What the exercise asks -> Print again only this span: the line with "front_cover();", the line with "for node in", and all lines between them, exactly as given.

====== Data

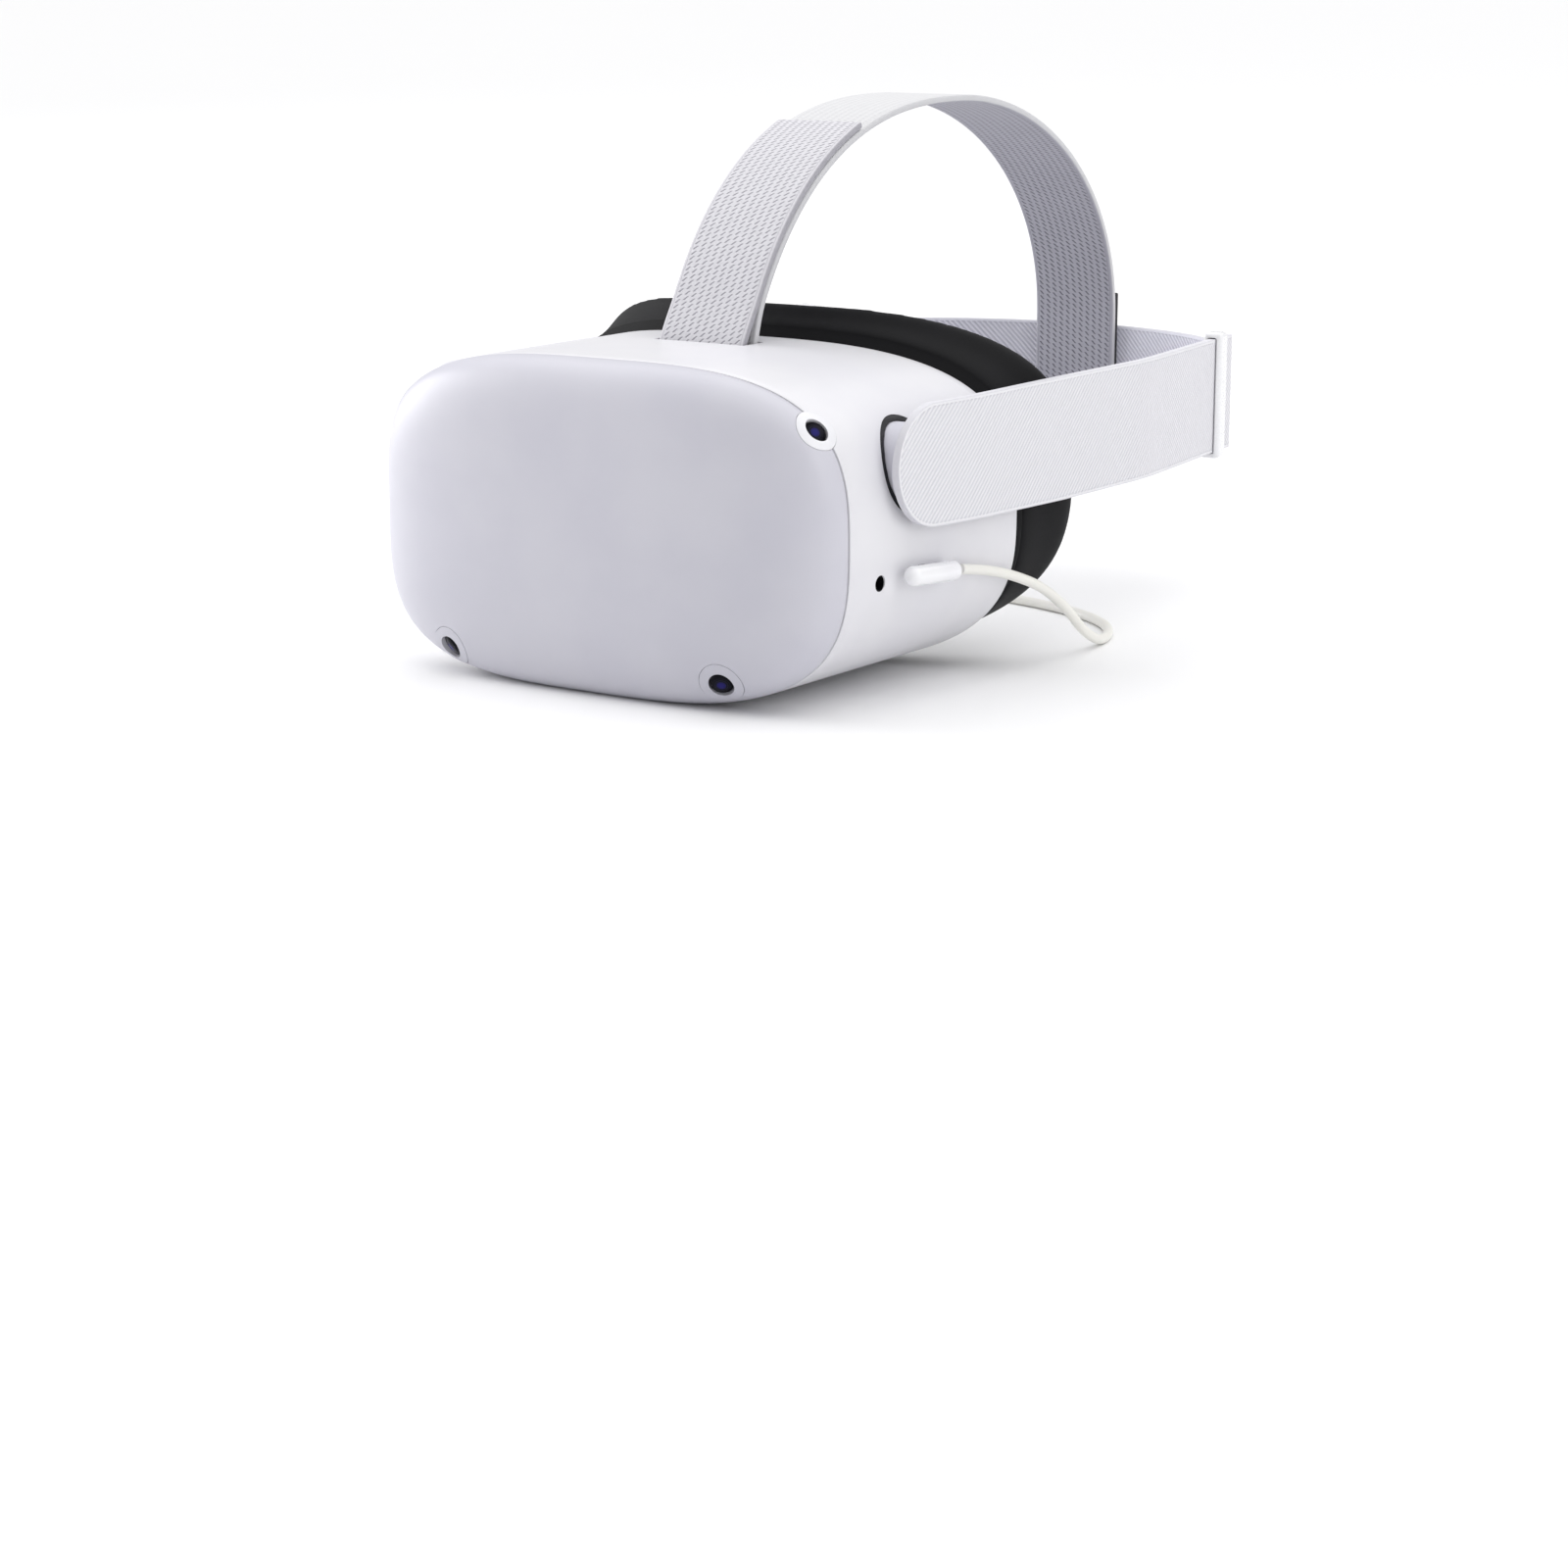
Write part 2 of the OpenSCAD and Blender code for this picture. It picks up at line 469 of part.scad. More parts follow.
// Middle line of the top strap in the y-z plane, from under the anchor bar to the rear strap
loop_r = bar_r + 0.35 + top_strap_t / 2;
bar = crown(strap_front, foot_deg, -1);
function eased(t) = let (x = min(max(t, 0), 1)) x * x * (3 - 2 * x);
function inward(d) = let (t = crown(strap_front, d + 1, -1) - crown(strap_front, d - 1, -1)) [t[1], -t[0]] / norm(t);
function layer(d, side) = crown(strap_front, d, -1)
    + side * lerp(loop_r, layer_off, eased((d - foot_deg) / spread_deg)) * inward(d);
function hook(a) = bar + loop_r * [cos(a), sin(a)];
function top_line() = concat([for (a = [-90 - lean:18:-18 - lean]) hook(a)],
    [for (d = [foot_deg:3:88]) layer(d, 1)],
    [for (d = [90:-5:0]) crown(strap_rear, d, 1)], [[crest_y + strap_rear[0], strap_foot_z]]);
function tail_line() = concat([for (a = [-106 - lean:-15:-166 - lean]) hook(a)],
    [for (d = [foot_deg:2.75:tail_end_deg]) layer(d, -1)]);
module top_strap() color([0.85, 0.85, 0.87]) slab_x(-top_strap_w / 2, top_strap_w / 2)
    polygon(band(top_line(), top_strap_t));
module strap_tail() color([0.8, 0.8, 0.84]) slab_x(-top_strap_w / 2, top_strap_w / 2)
    polygon(band(tail_line(), top_strap_t));
module top_anchor() color([0.9, 0.9, 0.92]) {
    along_x(-top_strap_w / 2 - 3, top_strap_w / 2 + 3, bar_r, bar);
    both() slab_x(top_strap_w / 2 + 0.6, top_strap_w / 2 + 3.4) translate([bar[0], 0])
        rounded([-lug_y, bar[1] + lug_z[0]], [lug_y, bar[1] + lug_z[1]], 1.2);
}
module rear_keeper() color([0.08, 0.08, 0.09]) box([-8, crest_y + strap_rear[0] + top_strap_t / 2 + gap, 60],
    [8, crest_y + strap_rear[0] + top_strap_t / 2 + 1.1, 90]);

// ---- charging cord ----
module charge_plug() color([0.93, 0.92, 0.9]) translate(port) rotate([-plug_tilt, 0, 0]) {
    slab_x(-7.6, plug_out) rounded([-4.1, -1], [4.1, 1], 0.95);
    translate([plug_out, plug_ends[0] + plug_r, 0]) sphere(plug_r);
    along_y(plug_ends[0] + plug_r, plug_ends[1], plug_r, [plug_out, 0]);
    along_y(plug_ends[1], plug_ends[1] + plug_neck, cord_d / 2 + 0.7, [plug_out, 0]);
}
// Smooth line through the cord's way points
function cord_point(p, i, t) = let (a = p[max(i - 1, 0)], b = p[i], c = p[i + 1], d = p[min(i + 2, len(p) - 1)])
    0.5 * (2 * b + (c - a) * t + (2 * a - 5 * b + 4 * c - d) * t * t + (3 * b - a - 3 * c + d) * t * t * t);
function cord_line(p) = concat([for (i = [0:len(p) - 2]) for (t = [0:0.2:0.99]) cord_point(p, i, t)], [p[len(p) - 1]]);
function unit(v) = v / norm(v);
function cord_ring(p, i) = let (d = unit(p[min(i + 1, len(p) - 1)] - p[max(i - 1, 0)]), s = unit(cross(d, [0, 0, 1])),
    u = cross(s, d)) [for (k = [0:7]) p[i] + cord_d / 2 * (cos(45 * k) * s + sin(45 * k) * u)];
module cord_tube(p) {
    n = len(p);
    polyhedron([for (i = [0:n - 1]) each cord_ring(p, i)], concat(
        [for (i = [0:n - 2]) each quad_faces(i, i + 1, 8)], [[for (k = [0:7]) k]], [[for (k = [7:-1:0]) (n - 1) * 8 + k]]));
}
module charge_cord() color([0.93, 0.92, 0.9]) cord_tube(cord_line(cord_way));
module charge_coil() color([0.93, 0.92, 0.9]) translate([coil[0], coil[1], 0]) rotate_extrude()
    rounded([turn_r[0] - cord_d / 2 - gap, 0], [turn_r[2] + cord_d / 2 + gap, 2 * cord_d + gap], 1.4);
module charge_far_plug() color([0.93, 0.92, 0.9]) translate([far_plug_at[0], far_plug_at[1], 0]) {
    linear_extrude(far_plug[2]) rounded([-far_plug[0] / 2, 0], [far_plug[0] / 2, far_plug[1]], 2.4);
    translate([0, 0, far_plug[2] / 2 - 1.2]) linear_extrude(2.4)
        rounded([0.1 - far_plug[0] / 2, far_plug[1] - 3], [far_plug[0] / 2 - 0.1, far_plug[1] + far_tip], 1);
    along_y(-far_neck, 1, cord_d / 2 + 0.6, [0, far_plug[2] / 2]);
    along_y(-2 * far_neck, -far_neck, cord_d / 2, [0, far_plug[2] / 2]);
}

front_cover();
main_housing();
rear_frame();
screws();
proximity_sensor();
left_upper_bezel();
right_upper_bezel();
left_lower_bezel();
right_lower_bezel();
left_upper_camera();
right_upper_camera();
left_lower_camera();
right_lower_camera();
left_upper_camera_lens();
right_upper_camera_lens();
left_lower_camera_lens();
right_lower_camera_lens();
display_panel();
main_board();
heat_spreader();
battery();
fan_housing();
fan_rotor();
left_speaker();
right_speaker();
usb_port();
audio_jack();
power_button();
volume_rocker();
left_lens_barrel();
right_lens_barrel();
left_lens();
right_lens();
lens_rails();
interface_frame();
face_cushion();
nose_flap();
left_arm();
right_arm();
left_arm_well();
right_arm_well();
left_pivot_pin();
right_pivot_pin();
left_side_strap();
right_side_strap();
rear_strap();
left_slider();
right_slider();
top_strap();
strap_tail();
top_anchor();
rear_keeper();
charge_plug();
charge_cord();
charge_coil();
charge_far_plug();
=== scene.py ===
"""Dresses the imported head-worn viewer: finer skins, woven straps, foam cushion, cord and finishes.

Sizes in the classes are in millimetres. MM turns them into metres where a mesh is placed. The front
of the visor faces -Y, +X is the wearer's left and +Z is up.
"""
import logging
import math
from contextlib import contextmanager
from dataclasses import dataclass, field, replace
from enum import Enum
from typing import Callable, Iterable, Iterator, NamedTuple, Protocol, Sequence, TypeVar

import bmesh
import bpy
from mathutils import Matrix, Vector


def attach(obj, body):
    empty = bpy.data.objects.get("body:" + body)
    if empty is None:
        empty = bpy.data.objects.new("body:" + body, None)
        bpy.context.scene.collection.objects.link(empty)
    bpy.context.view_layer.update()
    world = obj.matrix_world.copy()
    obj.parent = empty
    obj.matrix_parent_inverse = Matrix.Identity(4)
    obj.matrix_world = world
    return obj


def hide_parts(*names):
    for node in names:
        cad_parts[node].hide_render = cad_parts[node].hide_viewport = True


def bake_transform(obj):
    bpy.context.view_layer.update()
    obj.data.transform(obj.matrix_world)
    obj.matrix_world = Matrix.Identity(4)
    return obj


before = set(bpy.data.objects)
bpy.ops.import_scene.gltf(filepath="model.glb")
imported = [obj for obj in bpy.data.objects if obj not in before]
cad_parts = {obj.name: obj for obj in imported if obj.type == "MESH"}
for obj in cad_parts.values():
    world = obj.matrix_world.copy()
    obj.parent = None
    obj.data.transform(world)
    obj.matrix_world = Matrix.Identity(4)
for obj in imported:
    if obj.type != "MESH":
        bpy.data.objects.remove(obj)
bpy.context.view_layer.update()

MM = 0.001
FULL_TURN = 360
LOG = logging.getLogger("viewer")

Point = tuple[float, float, float]
Spot = tuple[float, float]
Colour = tuple[float, float, float]
Item = TypeVar("Item")

SIDES = (("left", 1), ("right", -1))
WEAVE_MAP = "weave"
INNER_FACE = "inner_face"
CREASE = 38
TOUCH = 1e-5


# ---- sums ----
def ease(share: float) -> float:
    """A share that starts and ends gently."""
    return share * share * (3 - 2 * share)


def neighbours(items: Sequence[Item], i: int) -> tuple[Item, Item, Item, Item]:
    """The items from the one before i to the second one after it, held at the ends."""
    return items[max(i - 1, 0)], items[i], items[i + 1], items[min(i + 2, len(items) - 1)]


def through(before: Item, start: Item, end: Item, after: Item, share: float) -> Item:
    """A value on the smooth line through four values.

    Args:
        before: The value before the stretch.
        start: The value where the stretch starts.
        end: The value where it ends.
        after: The value after it.
        share: How far along the stretch.

    Returns:
        The value there.
    """
    return 0.5 * (2 * start + (end - before) * share
                  + (2 * before - 5 * start + 4 * end - after) * share * share
                  + (3 * start - before - 3 * end + after) * share ** 3)


# ---- shaders ----
class Wire:
    """A value socket that can be used in arithmetic: each operator adds its Math node."""

    def __init__(self, recipe: "Recipe", socket: bpy.types.NodeSocket) -> None:
        """Keeps the socket and the recipe whose tree it lives in."""
        self.recipe = recipe
        self.socket = socket

    def math(self, operation: str, *others: "Wire | float", swap: bool = False) -> "Wire":
        """Adds one Math node.

        Args:
            operation: The Math node's operation.
            others: The values or wires after this one.
            swap: Whether this wire is the second input.

        Returns:
            The wire out of the node.
        """
        values = [self, *others]
        if swap:
            values.reverse()
        return self.recipe.node("ShaderNodeMath", {"operation": operation}, dict(enumerate(values)))

    def __add__(self, other: "Wire | float") -> "Wire":
        """Sum."""
        return self.math("ADD", other)

    __radd__ = __add__

    def __mul__(self, other: "Wire | float") -> "Wire":
        """Product."""
        return self.math("MULTIPLY", other)

    __rmul__ = __mul__

    def __sub__(self, other: "Wire | float") -> "Wire":
        """Difference."""
        return self.math("SUBTRACT", other)

    def __rsub__(self, other: "Wire | float") -> "Wire":
        """Difference from a value."""
        return self.math("SUBTRACT", other, swap=True)

    def __truediv__(self, other: "Wire | float") -> "Wire":
        """Quotient."""
        return self.math("DIVIDE", other)

    def __pow__(self, other: "Wire | float") -> "Wire":
        """Power."""
        return self.math("POWER", other)

    def wave(self) -> "Wire":
        """A sine of whole turns, from 0 to 1."""
        return self.recipe.multiply_add((self * math.tau).math("SINE"), 0.5, 0.5)

    def ramp(self, low: float, high: float) -> "Wire":
        """A smooth step from 0 at low to 1 at high."""
        return self.recipe.node("ShaderNodeMapRange", {"interpolation_type": "SMOOTHSTEP"},
                                {"Value": self, "From Min": low, "From Max": high})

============

Right answer ->
front_cover();
main_housing();
rear_frame();
screws();
proximity_sensor();
left_upper_bezel();
right_upper_bezel();
left_lower_bezel();
right_lower_bezel();
left_upper_camera();
right_upper_camera();
left_lower_camera();
right_lower_camera();
left_upper_camera_lens();
right_upper_camera_lens();
left_lower_camera_lens();
right_lower_camera_lens();
display_panel();
main_board();
heat_spreader();
battery();
fan_housing();
fan_rotor();
left_speaker();
right_speaker();
usb_port();
audio_jack();
power_button();
volume_rocker();
left_lens_barrel();
right_lens_barrel();
left_lens();
right_lens();
lens_rails();
interface_frame();
face_cushion();
nose_flap();
left_arm();
right_arm();
left_arm_well();
right_arm_well();
left_pivot_pin();
right_pivot_pin();
left_side_strap();
right_side_strap();
rear_strap();
left_slider();
right_slider();
top_strap();
strap_tail();
top_anchor();
rear_keeper();
charge_plug();
charge_cord();
charge_coil();
charge_far_plug();
=== scene.py ===
"""Dresses the imported head-worn viewer: finer skins, woven straps, foam cushion, cord and finishes.

Sizes in the classes are in millimetres. MM turns them into metres where a mesh is placed. The front
of the visor faces -Y, +X is the wearer's left and +Z is up.
"""
import logging
import math
from contextlib import contextmanager
from dataclasses import dataclass, field, replace
from enum import Enum
from typing import Callable, Iterable, Iterator, NamedTuple, Protocol, Sequence, TypeVar

import bmesh
import bpy
from mathutils import Matrix, Vector


def attach(obj, body):
    empty = bpy.data.objects.get("body:" + body)
    if empty is None:
        empty = bpy.data.objects.new("body:" + body, None)
        bpy.context.scene.collection.objects.link(empty)
    bpy.context.view_layer.update()
    world = obj.matrix_world.copy()
    obj.parent = empty
    obj.matrix_parent_inverse = Matrix.Identity(4)
    obj.matrix_world = world
    return obj


def hide_parts(*names):
    for node in names:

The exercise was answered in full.